Parallel zu den Strafverfahren entwickelt sich aus deren Sympathisantenumfeld die sogenannte zweite Generation der RAF. Sie kooperiert logistisch und taktisch eng mit palästinensischen Terrorgruppen aus dem Nahen Osten. Die zweite Generation entfesselt eine massive Terrorwelle, um die RAF-Gründer freizupressen.

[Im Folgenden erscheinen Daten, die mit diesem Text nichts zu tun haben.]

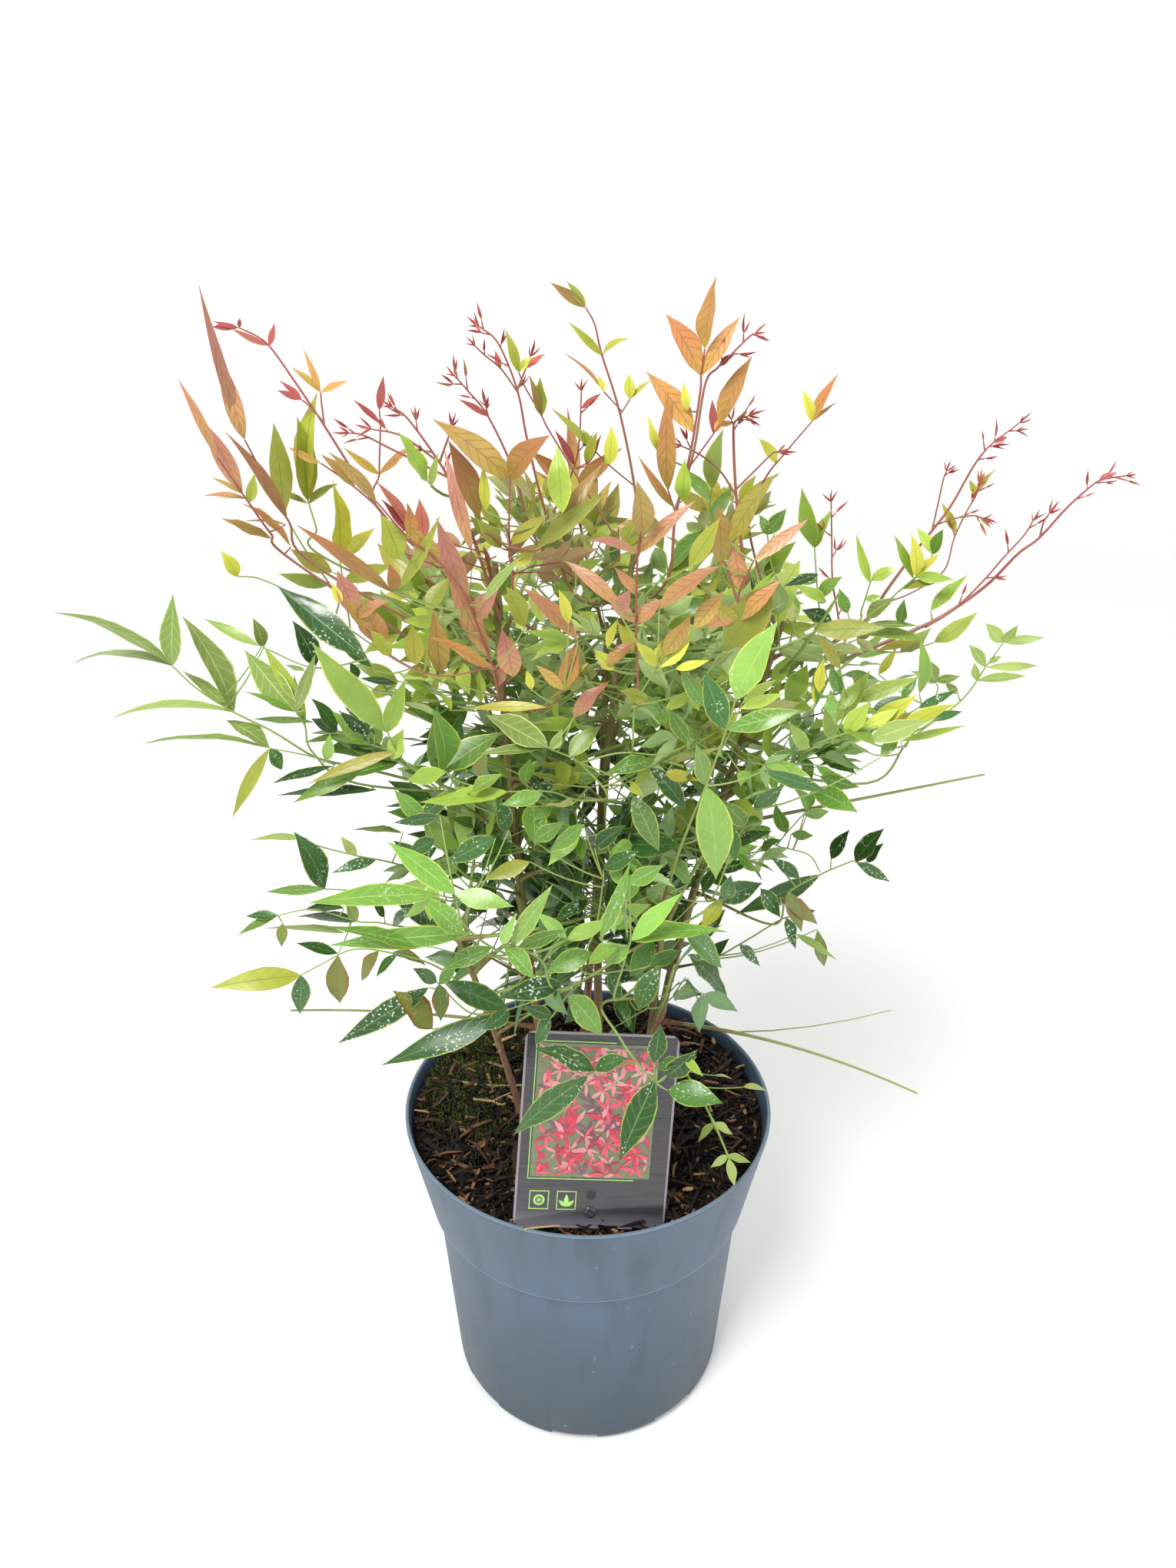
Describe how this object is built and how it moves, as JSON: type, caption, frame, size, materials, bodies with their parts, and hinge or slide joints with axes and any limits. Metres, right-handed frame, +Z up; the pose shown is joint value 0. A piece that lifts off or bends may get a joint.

Im Frühjahr und Sommer 1977 erschießt die RAF Generalbundesanwalt Siegfried Buback sowie den Dresdner-Bank-Chef Jürgen Ponto, dann folgt der sogenannte Deutsche Herbst: Die RAF entführt Arbeitgeberpräsident Hanns Martin Schleyer, parallel bringen verbündete palästinensische Terroristen das Lufthansa-Flugzeug "Landshut" in ihre Gewalt. Die Spezialeinheit GSG9 befreit die Maschine am 18. Oktober 1977 in der somalischen Hauptstadt Mogadischu, der Arbeitgeber-Präsident Hanns Martin Schleyer wird von der RAF ermordet. Baader und Ensslin begehen in der Haft in Stammheim Suizid.
Die letzte Phase
Die Führungsfiguren der zweiten Generation tauchen anschließend zunächst im Ausland ab, kehren aber allmählich zurück und werden in den folgenden Jahren aufgrund des immensen Fahndungsdrucks gefasst. Ab Mitte der 1980er-Jahre wird dann die dritte RAF-Generation aktiv. Sie verlagert den Fokus wieder mehr auf Anschläge auf Vertreter des US-Militärs, 1985 werden bei einem Bombenanschlag auf eine US-Basis in Frankfurt am Main zwei Menschen getötet.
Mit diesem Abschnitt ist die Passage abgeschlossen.